With the next scheduled payment of $2.2 billion, Freddie will have paid a total $108.2 billion in dividends to Treasury. Anyone with third grade math competency can see this is more than the GSE received from Treasury – a net of $36.9 billion. Cast in more sophisticated terms, on a “cash in-cash out” basis, Freddie repaid the government long ago.

Even if you stuck to the governmental accounting designed to cripple the GSEs, the money would still have been paid back by now. Part of the logic of the Net Worth Sweep was the interest payments that would come due would mean the GSEs would remain tethered to the government – in a “death spiral” of dependence. (The billions in GSE profits that continue to roll into Treasury show the absurdity of this claim.)  But, if Freddie had stuck to the original 10% dividend rate, its next dividend payment would have put its returns to Treasury at $1 billion more than it drew to begin with.

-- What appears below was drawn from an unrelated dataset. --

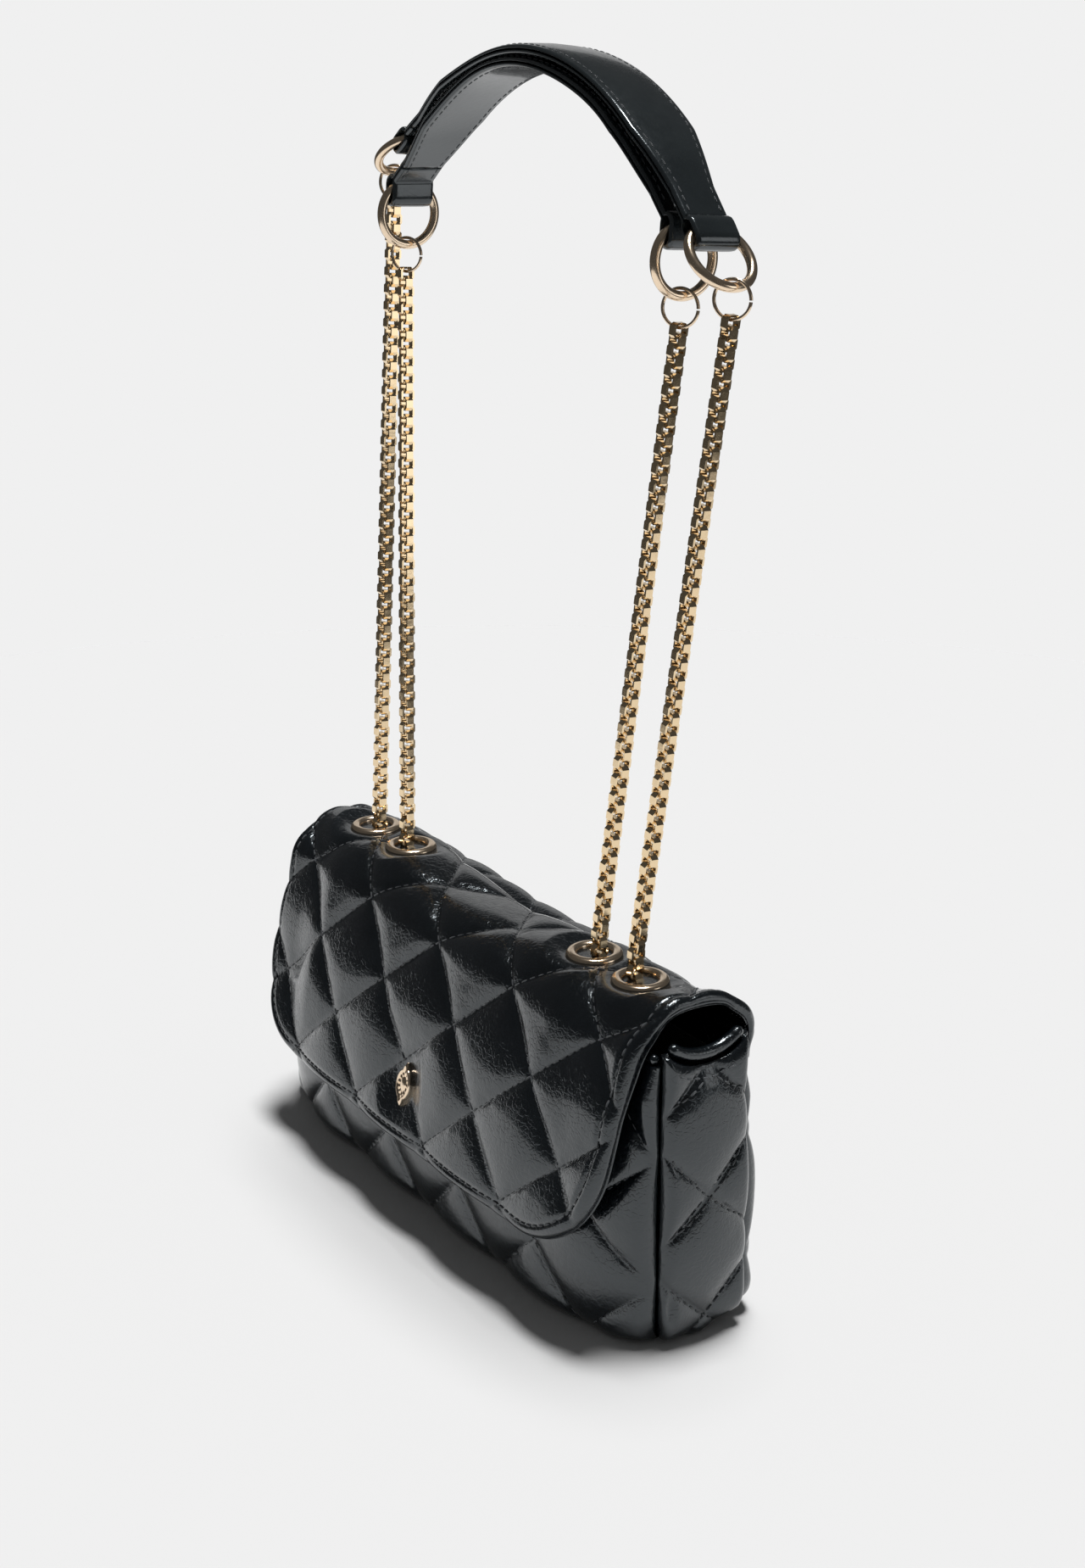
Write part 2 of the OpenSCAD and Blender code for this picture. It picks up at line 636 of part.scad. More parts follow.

All of this comes as the GSEs’ capital buffers inch toward zero. Under the Net Worth Sweep, Treasury lays claim to all of the GSEs’ net worth over a capital buffer which is being whittled away by $600 million each year until 2018 when the buffer will be gone. Should the GSEs have a bad quarter at that point, taxpayers would need to provide more money. On Monday, Bob Ryan, the acting deputy director of the division of conservatorship at the Federal Housing Finance Agency, declared at the Mortgage Bankers Association’s National Secondary Market Conference, “I think the biggest and most significant risk is the continually declining capital buffer.”

As future quarters remove any question about whether the GSEs have paid taxpayers back and are operating profitably it will be harder to justify the deliberate plundering of their remaining capital reserves. This could be catalyst for Secretary Mnuchin to encourage FHFA Director Mel Watt to use his authority provided by HERA to end the Sweep.